2. Not Ideal for Undergraduates. Related to the above, it’s perhaps not best suited as an introductory software package for newbie-statisticians in psychology. This is because students in psychology often struggle with the statistical concepts themselves, so it would seem cruel to force them to learn a daunting programming language at the same time. (I have no data on this, and would love to hear from others who HAVE used it successfully at undergraduate level.) Also, at institutions where many staff teach on one module, you would have to ensure all of the staff are fluent in R before deploying it at undergraduate level. Everyone in psychology knows how to use SPSS, but this isn’t true for R.
That being said, I think R is perfect for graduate level statistics. At this stage students should be comfortable with the basics of statistics so they can instead focus on learning to code.
3. It Can be Slow. R isn’t a low-level language like C++, so executing a large set of analysis can take some time.

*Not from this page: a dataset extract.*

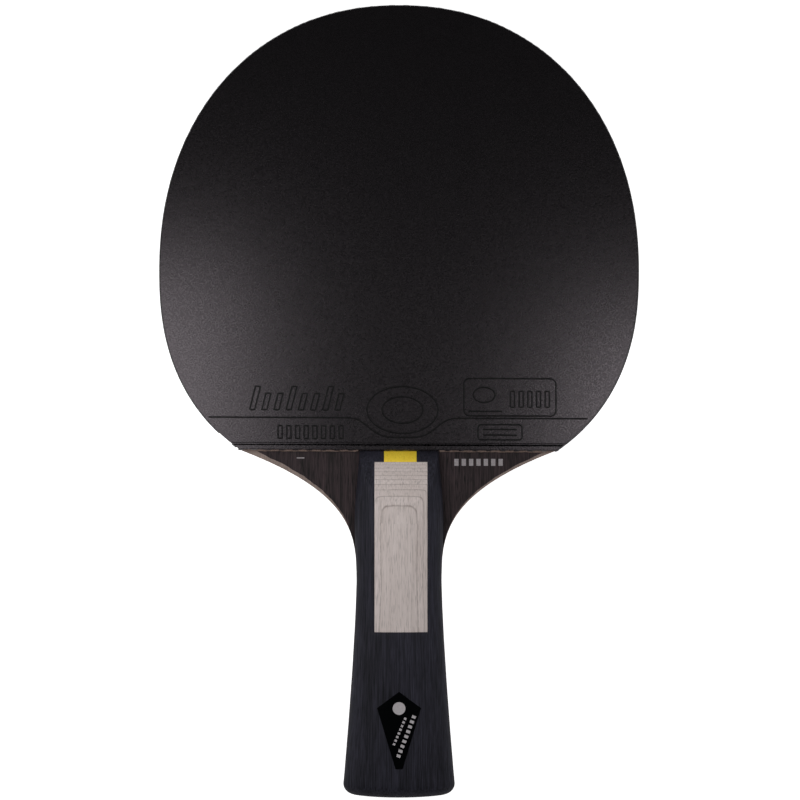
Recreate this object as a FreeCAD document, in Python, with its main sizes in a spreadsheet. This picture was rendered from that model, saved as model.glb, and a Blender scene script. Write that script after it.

Of course, this only really applies to LARGE sets of analysis. For example, at the moment I am running a computer simulation of performance on the Flanker task. I am trying to find best-fitting parameters by a repeated search across many potential values. For each run of the model, I simulate 50,000 trials, arrange the synthetic data, compare it to human data, find the discrepancy, and repeat until the discrepancy is minimal. This is being repeated for EACH of 30 participants in my data set. The whole simulation is due to take > 3 weeks. But, this is quite an unusual situation. Standard analyses of the type you would do in SPSS are almost instantaneous. But, it’s something to bear in mind.
(DISCLAIMER: The slow speed of my simulation could be due to my inefficient coding rather than R!)